Ordinary citizens and users of the internet will be powerless to resist the AI onslaught. The four largest internet and software companies Amazon, Meta, Microsoft, and Google are projected to invest well over $200 billion this year on AI development. Then there’s the possibility that AI might become a kind of “chaos agent” mucking around with our sense of what’s true and what’s not true—an inherently dangerous situation for any society to be in. Hannah Arendt, who wrote extensively about the dangers of authoritarian thinking, gave us this warning: “The ideal subject of totalitarian rule is not the convinced Nazi or the convinced Communist, but people for whom the distinction between fact and fiction (i.e., the reality of experience) and the distinction between true and false (i.e., the standards of thought) no longer exist.”
Summing up, we need to radically reassess the role of the internet and associated technologies going forward and not abandon this responsibility to the corporations that provide these services. If not, we risk ending up with a world we won’t recognize—a landscape of dehumanizing interaction, even more isolated human relationships, and jobs that have been blithely handed over to AI and robotics with no democratic or regulatory oversight.

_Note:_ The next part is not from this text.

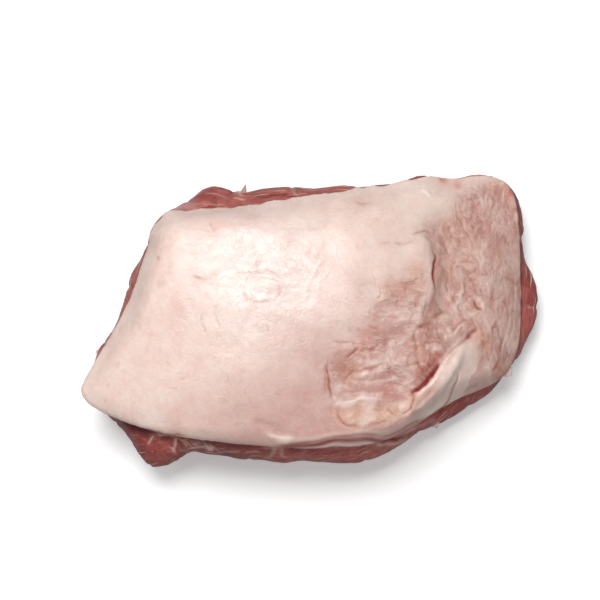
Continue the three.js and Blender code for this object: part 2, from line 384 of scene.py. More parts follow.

In 1961, then FCC Chairman Newton Minow spoke at a meeting of the National Association of Broadcasters. He observed that television had a lot of work to do to better uphold public interest and famously described it as a “vast wasteland.” While that description is hardly apt for the current status of the internet and social media, its future status may come to resemble a “black forest” of chaos, confusion, misinformation, and disinformation with AI only aggravating, not solving, this problem.
What then are some possible solutions? And what can our legislators do to ameliorate these problems and take control of the runaway freight train of technological dependence? One of the more obvious actions would be to reinstate funding for the Congressional Office of Technology Assessment. This agency was established in 1974 to provide Congress with reasonably objective analysis of complex technological trends. Inexplicably, the office was defunded in 1995 just as the internet was gaining strong momentum. Providing this kind of high-level research to educate and inform members of Congress about key technology issues has never been more important than it is now.